China's hiring outlook improved sequentially, but is below year-ago levels. India's index dipped from the second quarter, but its reading is the highest of all the countries surveyed, with a net 46 percent of employers looking to add workers in the next three months.

India's wholesale and retail trade sector is showing the strongest outlook in the survey's six-year history there, reflecting a fast-growing consumer economy, the survey found.

You're seeing in the Chinese and Indian market that hiring will be very good, Joerres said.

Japanese employers will continue hiring at a modest pace, according the survey, with the greatest demand in construction, after a devastating earthquake and tsunami in March.

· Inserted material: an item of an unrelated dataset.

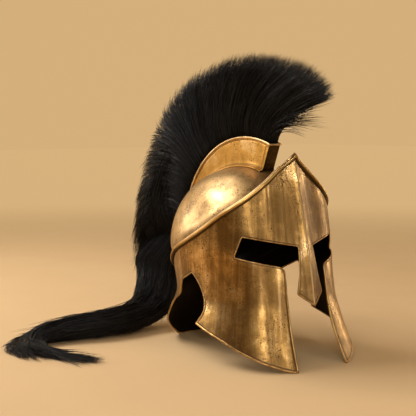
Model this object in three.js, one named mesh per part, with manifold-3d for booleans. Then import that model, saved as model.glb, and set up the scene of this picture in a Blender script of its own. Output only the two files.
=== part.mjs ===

Similarly to last quarter, the weakest forecasts globally are in Greece, Spain, Ireland and Italy. Greece's outlook improved from the last quarter, but prospects worsened in the other countries feeling the effects of a sovereign debt crisis. Portugal is not included in Manpower's survey.

Eastern European economies generally showed improving jobs prospects, helped by manufacturing and construction, while strong finance and business services are lifting Germany's outlook.

In the Americas, job seekers have the best chance of landing work in Argentina, Costa Rica and in Brazil, which especially needs construction, manufacturing and finance workers.

Manpower provides temporary workers and other staffing-related services in 80 countries and territories. Based in Milwaukee, it generates most of its sales and profits outside the United States. Its rivals include Switzerland's Adecco SA and Randstad Holding NV of the Netherlands.